The effect of ego-relevance, yielding steeper reactions in own effort to the expectations of teammates’ effort, has implications for organizational decision-making in knowledge-based industries (e.g., the education sector and creative industries). When sorting workers into homogeneous groups (the scenario emulated in our setting), a potential concern is whether talent will be genuinely complementary or whether “superstar effects” will eclipse collaboration. We have learned that, even when monetary incentives point to the latter, participants tend not to choose extreme individual contribution levels, revealing that they perceive some complementarity in their efforts. Thus, ego-relevance fosters that mirroring efforts among workers. Moreover, managers can also benefit from workers’ ego concerns to reframe team tasks that are not too difficult and trigger collaboration. For complex tasks, ego-protection motives may backfire, though our study does not contribute with evidence in this direction. However, a recent paper studying team effort decisions in engaging versus menial tasks has indeed found that individuals tend to shirk more in engaging tasks [53].

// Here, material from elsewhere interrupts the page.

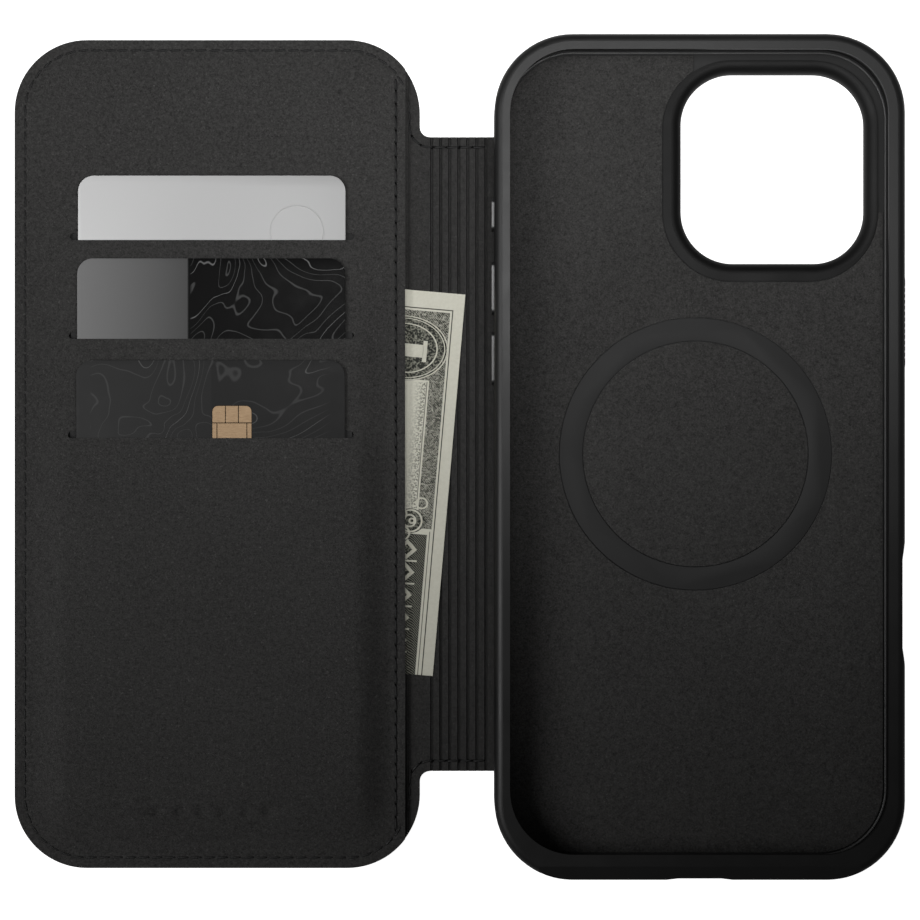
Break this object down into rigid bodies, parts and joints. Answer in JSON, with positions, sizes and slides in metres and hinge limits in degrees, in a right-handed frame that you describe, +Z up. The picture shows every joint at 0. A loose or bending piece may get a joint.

A caveat in our experimental design regarding external validity is the homogeneity in teams’ ability. We opted for pairing participants with similar abilities to simplify our predictions, aiming to understand the ego-relevance of the task without confounding this effect with other ego-utility factors associated with heterogeneity in abilities. However, it is entirely plausible that the nature of the anti-coordination equilibria would be better understood under such heterogeneities. Moreover, endogenous teams embedded in a best-shot production structure are probably heterogeneous in abilities, giving more room for anti-coordination equilibria to emerge. In the same line, a heterogeneous sorting of teammates’ abilities could have led to a stronger manipulation of ego-relevance. This more intense ego manipulation might have revealed interaction effects between treatments that we do not observe but can be explored in further research.